Foundation by Isaac Asimov

Isaac Asimov is one of the great science fiction writers of the twentieth century. Foundation is a story set in the future about a society comprising a million worlds across the Milky Way. The old empire is crumbling into barbarism. The Foundation, which is dedicated to art, science and technology, is created in the attempt to forestall thousands of years of chaos and anarchy. Foundation is the beginning of a short trilogy that recounts the grandeur of a galactic civilization and the clashing of two mighty forces to control its destiny. Asimov created a lasting science fiction classic that is well worth reading.

Seventh Son by Orson Scott Card

Orson Scott Card is a master storyteller and one of my favorite authors. He can write about even mundane subjects and capture a reader’s interest. The subject of Seventh Son, however, is not mundane.
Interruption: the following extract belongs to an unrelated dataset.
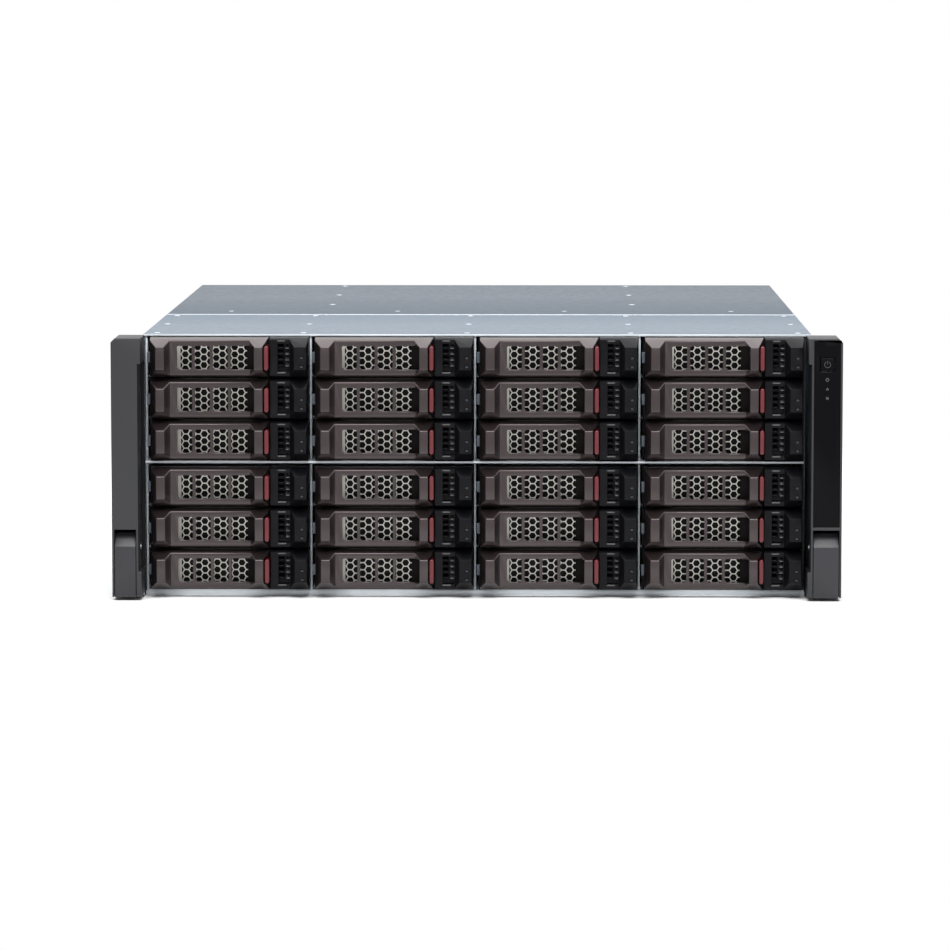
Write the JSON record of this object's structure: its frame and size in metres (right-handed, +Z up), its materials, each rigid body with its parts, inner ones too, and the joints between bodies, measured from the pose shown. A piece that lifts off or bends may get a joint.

Card sets this story in frontier America, and he casts a spell over the reader. He magically weaves fact and fiction to produce a story that draws the reader in at the outset. Alvin Miller is the seventh son of a seventh son, which is a powerfully magical mechanism. He was born to fulfill a mission, to be the greatest maker in a thousand years. Throughout his life he must sidestep traps set by the Unmaker in order to achieve his purpose and to out-create the spread of devastation. Card is a master at creating ethical or moral dilemmas that his characters must confront or suffer the consequences. Seventh Son is no exception. The story continues in four subsequent novels that acquaint the reader with not always well-known facets of American history while ensnaring the reader in Card’s web. I highly recommend this book (and its sequels).